▶ **Records shown**:

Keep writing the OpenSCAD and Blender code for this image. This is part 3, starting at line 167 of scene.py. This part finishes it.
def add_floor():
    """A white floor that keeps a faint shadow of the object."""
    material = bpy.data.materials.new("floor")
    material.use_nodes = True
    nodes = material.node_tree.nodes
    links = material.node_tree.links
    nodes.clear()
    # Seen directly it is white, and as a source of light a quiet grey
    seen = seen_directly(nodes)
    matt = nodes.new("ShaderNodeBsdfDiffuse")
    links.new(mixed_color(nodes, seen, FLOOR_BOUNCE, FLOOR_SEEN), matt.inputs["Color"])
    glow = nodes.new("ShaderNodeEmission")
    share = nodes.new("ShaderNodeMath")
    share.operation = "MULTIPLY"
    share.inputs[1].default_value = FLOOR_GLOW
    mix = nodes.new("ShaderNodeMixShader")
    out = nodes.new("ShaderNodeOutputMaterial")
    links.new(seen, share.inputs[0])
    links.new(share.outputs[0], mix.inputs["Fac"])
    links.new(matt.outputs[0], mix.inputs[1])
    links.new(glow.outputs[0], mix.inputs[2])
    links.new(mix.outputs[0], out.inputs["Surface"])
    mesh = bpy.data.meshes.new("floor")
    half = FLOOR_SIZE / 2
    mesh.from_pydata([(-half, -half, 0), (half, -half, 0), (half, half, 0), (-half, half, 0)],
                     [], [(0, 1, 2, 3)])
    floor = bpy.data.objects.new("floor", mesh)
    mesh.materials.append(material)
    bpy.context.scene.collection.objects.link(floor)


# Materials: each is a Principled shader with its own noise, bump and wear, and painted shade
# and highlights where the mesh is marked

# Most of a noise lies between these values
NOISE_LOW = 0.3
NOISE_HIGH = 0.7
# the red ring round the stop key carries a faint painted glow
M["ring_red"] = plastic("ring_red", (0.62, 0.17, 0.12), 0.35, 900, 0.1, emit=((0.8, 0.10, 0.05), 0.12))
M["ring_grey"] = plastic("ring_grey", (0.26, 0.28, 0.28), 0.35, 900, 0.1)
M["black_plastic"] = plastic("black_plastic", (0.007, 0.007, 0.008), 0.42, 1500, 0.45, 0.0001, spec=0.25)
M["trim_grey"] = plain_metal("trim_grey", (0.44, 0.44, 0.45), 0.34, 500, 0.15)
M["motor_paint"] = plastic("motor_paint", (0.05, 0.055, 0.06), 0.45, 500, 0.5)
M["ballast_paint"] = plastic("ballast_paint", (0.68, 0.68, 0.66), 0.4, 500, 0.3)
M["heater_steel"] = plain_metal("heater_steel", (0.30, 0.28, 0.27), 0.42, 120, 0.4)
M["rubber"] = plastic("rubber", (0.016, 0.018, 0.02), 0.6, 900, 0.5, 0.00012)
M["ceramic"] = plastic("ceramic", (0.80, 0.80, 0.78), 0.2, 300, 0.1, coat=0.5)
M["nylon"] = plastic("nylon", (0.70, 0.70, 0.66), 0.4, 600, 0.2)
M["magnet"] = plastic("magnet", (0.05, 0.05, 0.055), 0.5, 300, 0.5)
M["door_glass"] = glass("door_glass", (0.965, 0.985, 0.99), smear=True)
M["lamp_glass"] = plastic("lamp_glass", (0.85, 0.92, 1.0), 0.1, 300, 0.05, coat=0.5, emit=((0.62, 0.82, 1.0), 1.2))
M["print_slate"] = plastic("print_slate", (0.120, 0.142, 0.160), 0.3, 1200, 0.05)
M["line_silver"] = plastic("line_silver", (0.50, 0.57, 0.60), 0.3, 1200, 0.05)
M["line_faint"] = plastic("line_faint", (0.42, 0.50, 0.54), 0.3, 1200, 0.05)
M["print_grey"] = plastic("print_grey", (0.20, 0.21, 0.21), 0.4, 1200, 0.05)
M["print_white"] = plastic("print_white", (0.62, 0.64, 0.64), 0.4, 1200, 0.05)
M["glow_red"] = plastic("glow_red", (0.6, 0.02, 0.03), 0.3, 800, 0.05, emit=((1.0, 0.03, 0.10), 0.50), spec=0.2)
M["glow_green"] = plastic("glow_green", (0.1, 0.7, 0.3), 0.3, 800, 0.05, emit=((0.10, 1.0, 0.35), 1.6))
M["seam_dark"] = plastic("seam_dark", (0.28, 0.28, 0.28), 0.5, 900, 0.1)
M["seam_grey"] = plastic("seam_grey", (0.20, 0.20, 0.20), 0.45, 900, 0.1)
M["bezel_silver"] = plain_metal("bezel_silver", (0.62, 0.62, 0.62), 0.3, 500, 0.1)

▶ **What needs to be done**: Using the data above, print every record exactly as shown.

▶ **Final result**:
Keep writing the OpenSCAD and Blender code for this image. This is part 3, starting at line 167 of scene.py. This part finishes it.
def add_floor():
    """A white floor that keeps a faint shadow of the object."""
    material = bpy.data.materials.new("floor")
    material.use_nodes = True
    nodes = material.node_tree.nodes
    links = material.node_tree.links
    nodes.clear()
    # Seen directly it is white, and as a source of light a quiet grey
    seen = seen_directly(nodes)
    matt = nodes.new("ShaderNodeBsdfDiffuse")
    links.new(mixed_color(nodes, seen, FLOOR_BOUNCE, FLOOR_SEEN), matt.inputs["Color"])
    glow = nodes.new("ShaderNodeEmission")
    share = nodes.new("ShaderNodeMath")
    share.operation = "MULTIPLY"
    share.inputs[1].default_value = FLOOR_GLOW
    mix = nodes.new("ShaderNodeMixShader")
    out = nodes.new("ShaderNodeOutputMaterial")
    links.new(seen, share.inputs[0])
    links.new(share.outputs[0], mix.inputs["Fac"])
    links.new(matt.outputs[0], mix.inputs[1])
    links.new(glow.outputs[0], mix.inputs[2])
    links.new(mix.outputs[0], out.inputs["Surface"])
    mesh = bpy.data.meshes.new("floor")
    half = FLOOR_SIZE / 2
    mesh.from_pydata([(-half, -half, 0), (half, -half, 0), (half, half, 0), (-half, half, 0)],
                     [], [(0, 1, 2, 3)])
    floor = bpy.data.objects.new("floor", mesh)
    mesh.materials.append(material)
    bpy.context.scene.collection.objects.link(floor)


# Materials: each is a Principled shader with its own noise, bump and wear, and painted shade
# and highlights where the mesh is marked

# Most of a noise lies between these values
NOISE_LOW = 0.3
NOISE_HIGH = 0.7
# the red ring round the stop key carries a faint painted glow
M["ring_red"] = plastic("ring_red", (0.62, 0.17, 0.12), 0.35, 900, 0.1, emit=((0.8, 0.10, 0.05), 0.12))
M["ring_grey"] = plastic("ring_grey", (0.26, 0.28, 0.28), 0.35, 900, 0.1)
M["black_plastic"] = plastic("black_plastic", (0.007, 0.007, 0.008), 0.42, 1500, 0.45, 0.0001, spec=0.25)
M["trim_grey"] = plain_metal("trim_grey", (0.44, 0.44, 0.45), 0.34, 500, 0.15)
M["motor_paint"] = plastic("motor_paint", (0.05, 0.055, 0.06), 0.45, 500, 0.5)
M["ballast_paint"] = plastic("ballast_paint", (0.68, 0.68, 0.66), 0.4, 500, 0.3)
M["heater_steel"] = plain_metal("heater_steel", (0.30, 0.28, 0.27), 0.42, 120, 0.4)
M["rubber"] = plastic("rubber", (0.016, 0.018, 0.02), 0.6, 900, 0.5, 0.00012)
M["ceramic"] = plastic("ceramic", (0.80, 0.80, 0.78), 0.2, 300, 0.1, coat=0.5)
M["nylon"] = plastic("nylon", (0.70, 0.70, 0.66), 0.4, 600, 0.2)
M["magnet"] = plastic("magnet", (0.05, 0.05, 0.055), 0.5, 300, 0.5)
M["door_glass"] = glass("door_glass", (0.965, 0.985, 0.99), smear=True)
M["lamp_glass"] = plastic("lamp_glass", (0.85, 0.92, 1.0), 0.1, 300, 0.05, coat=0.5, emit=((0.62, 0.82, 1.0), 1.2))
M["print_slate"] = plastic("print_slate", (0.120, 0.142, 0.160), 0.3, 1200, 0.05)
M["line_silver"] = plastic("line_silver", (0.50, 0.57, 0.60), 0.3, 1200, 0.05)
M["line_faint"] = plastic("line_faint", (0.42, 0.50, 0.54), 0.3, 1200, 0.05)
M["print_grey"] = plastic("print_grey", (0.20, 0.21, 0.21), 0.4, 1200, 0.05)
M["print_white"] = plastic("print_white", (0.62, 0.64, 0.64), 0.4, 1200, 0.05)
M["glow_red"] = plastic("glow_red", (0.6, 0.02, 0.03), 0.3, 800, 0.05, emit=((1.0, 0.03, 0.10), 0.50), spec=0.2)
M["glow_green"] = plastic("glow_green", (0.1, 0.7, 0.3), 0.3, 800, 0.05, emit=((0.10, 1.0, 0.35), 1.6))
M["seam_dark"] = plastic("seam_dark", (0.28, 0.28, 0.28), 0.5, 900, 0.1)
M["seam_grey"] = plastic("seam_grey", (0.20, 0.20, 0.20), 0.45, 900, 0.1)
M["bezel_silver"] = plain_metal("bezel_silver", (0.62, 0.62, 0.62), 0.3, 500, 0.1)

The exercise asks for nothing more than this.